La cronaca ci precede sempre ho detto anche questa mattina. Ma nello stesso tempo so che questo senso di frustrazione, di voler alzare bandiera bianca tanto non cambierà mai nulla sarebbe il più grave errore. E allora penso che senza quelle fiaccolate, senza quelle ondate emotive forse avremmo avuto più lutti, più tragedie, più orfani.
Non c’è la controprova, ovviamente. Ma sono sicuro che la cultura della prevenzione e della consapevolezza debba essere il nostro pane civile.
La polizia di Stato ha una grande capacità e professionalità nell’affrontare queste tematiche e dedica tempo ed energie alla formazione del personale.
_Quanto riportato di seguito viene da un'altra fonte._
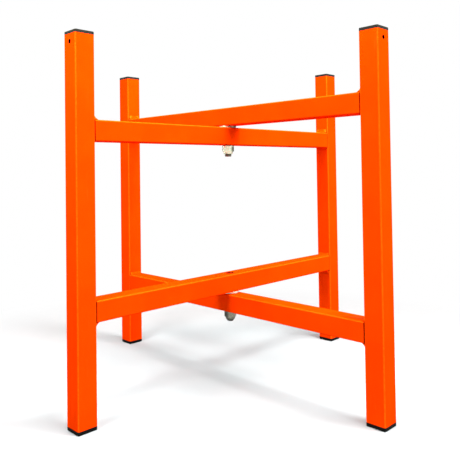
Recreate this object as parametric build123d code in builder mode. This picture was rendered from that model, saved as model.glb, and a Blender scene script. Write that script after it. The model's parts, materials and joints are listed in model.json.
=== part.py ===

Nello specifico, poi, il commissariato di Tivoli-Guidonia è una delle eccellenze riconosciute a livello nazionale, come dimostra tra l’altro lo spot della polizia girato proprio a Tivoli, in particolare alla Rocca Pia.
Gli interventi di Laura Bernardi, responsabile della sezione violenza di genere dell’Anticrimine, di Paola Pentassuglia dirigente del commissariato di Tivoli, di Davide Sinibaldi, sostituto commissario che è diventato uno dei referenti più conosciuti e stimati nel territorio, sono stati puntuali e molto diretti. La loro capacità di conquistare l’attenzione degli studenti evitando i tecnicismi e il burocratese è stata la migliore dimostrazione di quella ‘prossimità’ che è fondamentale per stabilire un ponte tra forze di polizia e cittadini.
Tutto questo mentre una rappresentanza del 112^ corso di formazione, formata da quattro Commissari accompagnati dal Vice Questore Marco Travisani – presenti grazie alla disponibilità di Anna Maria Di Paolo, direttrice della scuola superiore di polizia – ha seguito l’incontro seduta in mezzo agli studenti proprio per dare un segno anche fisivo della vicinanza.
Oggi Tivoli è stata l’Italia e sono certo che in tutto il paese non mancheranno iniziative come queste portate avanti da chi non si arrende ed è impegnato nella titanica impresa di tentare di cambiare una mentalità troppo ancora presente.
Potremmo tutti essere felici se da una iniziativa come questa scaturirà una segnalazione in più, una denuncia in più o anche una maggiore consapevolezza che possa evitare sul nascere questi episodi. Il tempo ce lo dirà. Sono però sicuro che scuole, società civile e forze di polizia insieme possono fare tanto. Anzi tantissimo. Tutti uniti e con tenacia.